TrumpAmerican politics+2
Stuart Muirhead
  · 320
Former Mayor of Minneapolis, Vice-Chair of the Democratic National Committee. @RT_Mayor101  · 22 нояб 2016

We have to co-operate when it’s helpful, but primarily fight with every ounce every single unacceptable strategy he has, all while holding out the positive vision we have of a united country where everyone is included. It is tough to fight with all your might while smiling, though.

Democrats have to remind ourselves that we don’t have to throw everything out. Remember, Hillary Clinton won the popular vote by one million, and we can come back and build on all of that. We do need to bring fresh air to our party, and do a better job of holding up what we believe is in the best interests of working America. I do believe that there’s a lot of perception of condescension in some parts of the country – much like how in Britain, the Brexit vote illustrated the urban/rural split which is really a global phenomenon. But it doesn’t mean that we should lurch in that direction and forget that our message, in future, is much stronger as the demographics of the country shift.

Trump played to a white nationalist audience that brought along a lot of people who were willing to ignore the racist elements because they felt he was talking to working-class rural white Americans in places where industries are shifting.
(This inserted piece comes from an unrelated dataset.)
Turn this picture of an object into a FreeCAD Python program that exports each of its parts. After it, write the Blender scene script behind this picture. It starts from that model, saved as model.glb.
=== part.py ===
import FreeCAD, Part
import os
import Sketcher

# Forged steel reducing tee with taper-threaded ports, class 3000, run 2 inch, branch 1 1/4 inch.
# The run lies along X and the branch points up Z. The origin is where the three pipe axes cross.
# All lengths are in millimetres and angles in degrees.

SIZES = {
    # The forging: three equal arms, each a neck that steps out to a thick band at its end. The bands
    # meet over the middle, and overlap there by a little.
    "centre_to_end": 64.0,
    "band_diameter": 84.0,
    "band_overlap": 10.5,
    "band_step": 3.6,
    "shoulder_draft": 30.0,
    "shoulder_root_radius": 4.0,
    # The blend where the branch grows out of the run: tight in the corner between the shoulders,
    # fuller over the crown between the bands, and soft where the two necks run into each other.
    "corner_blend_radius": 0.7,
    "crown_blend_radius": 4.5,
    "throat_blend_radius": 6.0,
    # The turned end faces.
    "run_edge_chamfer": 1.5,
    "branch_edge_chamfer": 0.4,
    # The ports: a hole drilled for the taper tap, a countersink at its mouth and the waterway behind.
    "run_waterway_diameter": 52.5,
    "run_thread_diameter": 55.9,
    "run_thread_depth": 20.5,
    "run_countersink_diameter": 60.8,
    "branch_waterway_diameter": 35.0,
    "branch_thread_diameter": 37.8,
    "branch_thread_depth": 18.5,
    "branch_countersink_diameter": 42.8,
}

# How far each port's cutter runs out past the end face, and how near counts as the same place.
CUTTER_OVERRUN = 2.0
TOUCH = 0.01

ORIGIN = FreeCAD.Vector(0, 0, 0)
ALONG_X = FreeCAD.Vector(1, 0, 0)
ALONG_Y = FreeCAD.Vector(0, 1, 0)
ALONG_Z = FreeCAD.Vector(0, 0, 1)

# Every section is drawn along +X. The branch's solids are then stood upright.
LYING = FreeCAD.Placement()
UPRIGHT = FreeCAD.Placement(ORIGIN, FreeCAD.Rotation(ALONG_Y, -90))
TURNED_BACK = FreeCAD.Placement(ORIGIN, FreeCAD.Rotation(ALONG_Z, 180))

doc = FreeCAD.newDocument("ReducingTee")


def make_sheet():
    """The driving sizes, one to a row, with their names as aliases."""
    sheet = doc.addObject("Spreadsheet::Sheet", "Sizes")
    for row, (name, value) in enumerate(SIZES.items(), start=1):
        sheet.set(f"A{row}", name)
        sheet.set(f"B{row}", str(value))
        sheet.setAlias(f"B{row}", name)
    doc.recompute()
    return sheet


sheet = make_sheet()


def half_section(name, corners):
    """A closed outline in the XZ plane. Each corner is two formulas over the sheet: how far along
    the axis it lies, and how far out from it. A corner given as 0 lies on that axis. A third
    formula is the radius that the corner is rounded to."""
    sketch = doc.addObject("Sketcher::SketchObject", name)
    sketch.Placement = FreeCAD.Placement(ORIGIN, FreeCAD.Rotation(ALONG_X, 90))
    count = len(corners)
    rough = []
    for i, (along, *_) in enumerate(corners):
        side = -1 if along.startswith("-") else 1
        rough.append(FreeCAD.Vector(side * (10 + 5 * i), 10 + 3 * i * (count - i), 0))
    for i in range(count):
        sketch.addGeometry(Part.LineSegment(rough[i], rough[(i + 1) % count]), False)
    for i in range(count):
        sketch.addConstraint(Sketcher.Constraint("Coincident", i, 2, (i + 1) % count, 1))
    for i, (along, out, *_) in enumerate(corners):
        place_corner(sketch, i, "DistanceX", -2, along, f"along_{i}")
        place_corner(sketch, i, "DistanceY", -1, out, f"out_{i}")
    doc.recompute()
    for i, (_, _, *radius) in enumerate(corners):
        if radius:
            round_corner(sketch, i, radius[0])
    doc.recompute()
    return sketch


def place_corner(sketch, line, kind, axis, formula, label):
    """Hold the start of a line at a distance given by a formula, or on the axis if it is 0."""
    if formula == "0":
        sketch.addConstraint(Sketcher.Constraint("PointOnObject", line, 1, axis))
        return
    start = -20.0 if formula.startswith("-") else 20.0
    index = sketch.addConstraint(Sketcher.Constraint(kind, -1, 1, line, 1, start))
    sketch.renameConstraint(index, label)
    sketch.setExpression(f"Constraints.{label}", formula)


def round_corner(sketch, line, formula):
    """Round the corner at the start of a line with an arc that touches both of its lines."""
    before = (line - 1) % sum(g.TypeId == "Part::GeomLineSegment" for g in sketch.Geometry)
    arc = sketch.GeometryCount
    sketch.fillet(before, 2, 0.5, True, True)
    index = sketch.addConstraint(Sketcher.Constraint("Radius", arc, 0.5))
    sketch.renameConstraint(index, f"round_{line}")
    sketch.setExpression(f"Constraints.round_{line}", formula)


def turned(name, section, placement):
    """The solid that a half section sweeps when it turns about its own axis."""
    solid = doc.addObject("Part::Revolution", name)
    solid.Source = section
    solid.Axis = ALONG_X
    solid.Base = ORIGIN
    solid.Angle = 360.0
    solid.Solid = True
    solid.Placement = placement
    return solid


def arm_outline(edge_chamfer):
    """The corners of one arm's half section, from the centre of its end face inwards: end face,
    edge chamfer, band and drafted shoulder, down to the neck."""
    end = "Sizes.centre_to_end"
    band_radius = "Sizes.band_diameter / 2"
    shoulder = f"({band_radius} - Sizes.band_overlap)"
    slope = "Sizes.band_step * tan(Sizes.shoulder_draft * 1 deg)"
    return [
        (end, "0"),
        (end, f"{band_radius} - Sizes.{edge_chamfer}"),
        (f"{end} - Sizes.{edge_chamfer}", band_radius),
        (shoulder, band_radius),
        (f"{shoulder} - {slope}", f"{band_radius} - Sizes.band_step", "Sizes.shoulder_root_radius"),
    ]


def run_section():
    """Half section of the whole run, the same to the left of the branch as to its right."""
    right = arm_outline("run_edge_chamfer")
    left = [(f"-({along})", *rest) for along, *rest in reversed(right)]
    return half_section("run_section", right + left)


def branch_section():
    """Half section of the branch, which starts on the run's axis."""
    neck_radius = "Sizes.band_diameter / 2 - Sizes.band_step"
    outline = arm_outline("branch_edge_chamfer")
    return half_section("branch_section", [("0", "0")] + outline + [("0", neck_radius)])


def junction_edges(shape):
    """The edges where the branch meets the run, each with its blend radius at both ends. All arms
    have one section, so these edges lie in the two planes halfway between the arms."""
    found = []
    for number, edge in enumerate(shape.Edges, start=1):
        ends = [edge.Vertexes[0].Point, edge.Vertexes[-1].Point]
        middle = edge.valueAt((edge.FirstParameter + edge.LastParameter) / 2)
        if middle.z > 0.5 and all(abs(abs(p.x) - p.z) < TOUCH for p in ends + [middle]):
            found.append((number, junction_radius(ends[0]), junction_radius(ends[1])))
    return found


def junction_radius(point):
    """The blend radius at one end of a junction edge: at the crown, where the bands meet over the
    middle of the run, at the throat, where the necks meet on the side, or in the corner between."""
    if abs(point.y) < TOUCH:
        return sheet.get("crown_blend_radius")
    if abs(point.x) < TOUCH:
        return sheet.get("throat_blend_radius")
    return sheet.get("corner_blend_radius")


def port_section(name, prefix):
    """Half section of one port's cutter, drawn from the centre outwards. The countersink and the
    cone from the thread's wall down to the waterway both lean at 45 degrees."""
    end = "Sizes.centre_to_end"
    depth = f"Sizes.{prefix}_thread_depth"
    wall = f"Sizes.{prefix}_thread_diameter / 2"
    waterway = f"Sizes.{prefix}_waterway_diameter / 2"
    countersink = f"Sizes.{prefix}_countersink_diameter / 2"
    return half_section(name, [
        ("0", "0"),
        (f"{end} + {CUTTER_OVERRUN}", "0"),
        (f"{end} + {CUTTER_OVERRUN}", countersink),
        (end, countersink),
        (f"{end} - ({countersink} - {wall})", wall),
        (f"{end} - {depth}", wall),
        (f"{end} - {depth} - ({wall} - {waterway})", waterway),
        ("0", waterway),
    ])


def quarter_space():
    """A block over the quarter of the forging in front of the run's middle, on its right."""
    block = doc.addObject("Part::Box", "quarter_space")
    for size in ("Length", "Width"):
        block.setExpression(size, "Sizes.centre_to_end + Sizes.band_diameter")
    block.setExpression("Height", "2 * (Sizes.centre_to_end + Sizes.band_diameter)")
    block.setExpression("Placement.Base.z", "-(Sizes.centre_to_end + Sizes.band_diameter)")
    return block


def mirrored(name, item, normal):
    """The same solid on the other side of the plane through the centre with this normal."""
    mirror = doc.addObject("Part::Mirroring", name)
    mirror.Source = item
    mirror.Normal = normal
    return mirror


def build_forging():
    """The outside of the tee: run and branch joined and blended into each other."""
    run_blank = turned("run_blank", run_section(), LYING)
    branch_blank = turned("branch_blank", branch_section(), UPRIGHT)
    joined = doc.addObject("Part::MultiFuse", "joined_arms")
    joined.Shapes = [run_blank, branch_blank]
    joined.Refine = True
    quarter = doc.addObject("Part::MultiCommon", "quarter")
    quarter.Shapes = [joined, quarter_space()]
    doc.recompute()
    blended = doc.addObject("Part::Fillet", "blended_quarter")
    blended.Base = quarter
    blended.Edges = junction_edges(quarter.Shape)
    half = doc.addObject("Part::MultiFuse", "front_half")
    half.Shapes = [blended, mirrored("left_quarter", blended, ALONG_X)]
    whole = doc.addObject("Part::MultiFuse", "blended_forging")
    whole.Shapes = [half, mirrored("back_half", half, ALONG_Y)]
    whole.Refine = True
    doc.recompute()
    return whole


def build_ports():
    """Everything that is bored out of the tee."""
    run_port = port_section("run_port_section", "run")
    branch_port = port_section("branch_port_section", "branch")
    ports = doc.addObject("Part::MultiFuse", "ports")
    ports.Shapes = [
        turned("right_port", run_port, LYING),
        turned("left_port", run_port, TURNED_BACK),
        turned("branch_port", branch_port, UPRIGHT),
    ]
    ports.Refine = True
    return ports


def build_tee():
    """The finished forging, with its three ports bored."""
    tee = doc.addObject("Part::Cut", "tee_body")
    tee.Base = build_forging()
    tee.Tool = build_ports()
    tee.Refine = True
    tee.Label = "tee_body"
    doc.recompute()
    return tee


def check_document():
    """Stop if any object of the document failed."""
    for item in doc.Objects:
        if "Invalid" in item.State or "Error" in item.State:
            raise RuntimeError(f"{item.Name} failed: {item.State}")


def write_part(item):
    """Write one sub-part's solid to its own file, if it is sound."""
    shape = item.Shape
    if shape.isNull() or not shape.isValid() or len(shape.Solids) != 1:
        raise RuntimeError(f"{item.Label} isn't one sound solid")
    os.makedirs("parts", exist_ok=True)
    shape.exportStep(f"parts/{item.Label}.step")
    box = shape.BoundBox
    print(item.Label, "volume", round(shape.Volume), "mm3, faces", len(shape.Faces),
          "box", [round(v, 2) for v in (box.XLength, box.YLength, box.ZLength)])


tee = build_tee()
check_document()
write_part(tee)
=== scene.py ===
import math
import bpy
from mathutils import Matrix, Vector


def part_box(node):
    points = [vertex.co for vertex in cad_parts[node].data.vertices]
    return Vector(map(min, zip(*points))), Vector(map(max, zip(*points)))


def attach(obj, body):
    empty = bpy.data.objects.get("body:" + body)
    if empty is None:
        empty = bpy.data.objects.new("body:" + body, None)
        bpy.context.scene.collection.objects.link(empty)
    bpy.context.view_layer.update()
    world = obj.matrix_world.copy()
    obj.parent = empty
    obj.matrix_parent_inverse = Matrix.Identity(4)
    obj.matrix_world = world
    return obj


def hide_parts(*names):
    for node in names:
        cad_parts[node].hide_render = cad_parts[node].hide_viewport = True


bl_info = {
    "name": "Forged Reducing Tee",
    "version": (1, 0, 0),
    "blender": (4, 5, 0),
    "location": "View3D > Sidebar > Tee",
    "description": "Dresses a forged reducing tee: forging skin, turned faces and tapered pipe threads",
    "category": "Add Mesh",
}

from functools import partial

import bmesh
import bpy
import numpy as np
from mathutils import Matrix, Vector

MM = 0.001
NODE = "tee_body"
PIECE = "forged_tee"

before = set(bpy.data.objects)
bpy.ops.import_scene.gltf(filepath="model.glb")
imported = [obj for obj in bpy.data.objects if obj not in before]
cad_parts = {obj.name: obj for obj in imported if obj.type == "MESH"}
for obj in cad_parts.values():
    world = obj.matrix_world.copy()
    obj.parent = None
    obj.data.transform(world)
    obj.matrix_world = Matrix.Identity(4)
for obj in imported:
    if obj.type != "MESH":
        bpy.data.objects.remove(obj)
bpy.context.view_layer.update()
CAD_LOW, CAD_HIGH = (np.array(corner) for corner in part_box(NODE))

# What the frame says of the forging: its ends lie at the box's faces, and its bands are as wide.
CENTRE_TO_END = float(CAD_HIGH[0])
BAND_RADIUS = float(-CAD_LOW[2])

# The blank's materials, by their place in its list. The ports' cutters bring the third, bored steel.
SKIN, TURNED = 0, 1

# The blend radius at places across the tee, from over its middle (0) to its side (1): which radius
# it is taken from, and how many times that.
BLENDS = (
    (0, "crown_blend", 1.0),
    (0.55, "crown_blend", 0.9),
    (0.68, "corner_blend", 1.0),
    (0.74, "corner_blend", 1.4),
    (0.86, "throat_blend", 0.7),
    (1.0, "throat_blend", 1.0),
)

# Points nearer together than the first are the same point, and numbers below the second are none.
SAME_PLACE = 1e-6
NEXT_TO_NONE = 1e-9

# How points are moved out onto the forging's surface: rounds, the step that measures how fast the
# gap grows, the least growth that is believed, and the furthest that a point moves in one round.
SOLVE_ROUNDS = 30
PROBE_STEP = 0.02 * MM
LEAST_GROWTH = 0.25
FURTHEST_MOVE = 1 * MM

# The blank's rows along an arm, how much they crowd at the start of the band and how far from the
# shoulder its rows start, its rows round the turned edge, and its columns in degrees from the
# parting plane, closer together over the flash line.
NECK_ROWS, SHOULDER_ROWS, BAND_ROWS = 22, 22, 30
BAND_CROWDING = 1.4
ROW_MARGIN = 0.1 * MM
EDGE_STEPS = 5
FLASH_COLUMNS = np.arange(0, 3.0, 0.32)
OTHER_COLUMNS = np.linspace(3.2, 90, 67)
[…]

We are not going to – and shouldn’t – appeal to the white nationalist element Trump was talking to, but the voters who are struggling as the economy leaves them behind are the people who we should be approaching with new strategies on healthcare, on job transition, on education.

“Donald Trump isn’t going to get the industrial heartland back to work by wearing a baseball cap, and that will be abundantly clear very quickly.”

Donald Trump isn’t going to get the industrial heartland back to work by wearing a baseball cap, and that will be abundantly clear very quickly. As that happens, we have to be extremely aggressive about doing what we’ve already done – being the party that puts the resources into retraining someone who has lost their job, or protecting their healthcare or keeping their kids from piling up college debt. That’s not about a billionaire descending from his tower and using incendiary language that makes people feel good. Trump is a placebo – cotton candy that will not nourish people who are facing loss. Democrats have more substantive solutions, and we have to put that in a more compelling way, and frankly with a more compelling candidate.

An upside of the very disturbing Trump win is that it could reshuffle a calcified political climate. The Republican coalition has been pragmatic centrist, doing a Faustian bargain with extreme conservatives and I would say some people who played with racism. That is a fragile coalition, which was shown to be fracturing during the election, and I do believe that the pragmatic, moderate part of the Republican party will have no ultimate home in the cacophony of extreme ideologies of Trump, and the ultra-right wing that captured a once-proud party. There is the potential, for example on something like infrastructure to say: let’s go build some things.

This election should have been about the inability of the Republican party to do a single thing except say ‘We don’t like Barack Obama’ – who, by the way, is leaving office an extremely popular figure. There is a tremendous opportunity to say to people who are sick of things not getting done, let’s create a third way. And Democrats have to be open to that. I was the first mayor in the country to endorse Obama, and Obama was only possible because of George W. Bush. The catastrophic election of Donald Trump, I believe, will enable Democrats to go more boldly and more progressively into the next campaign.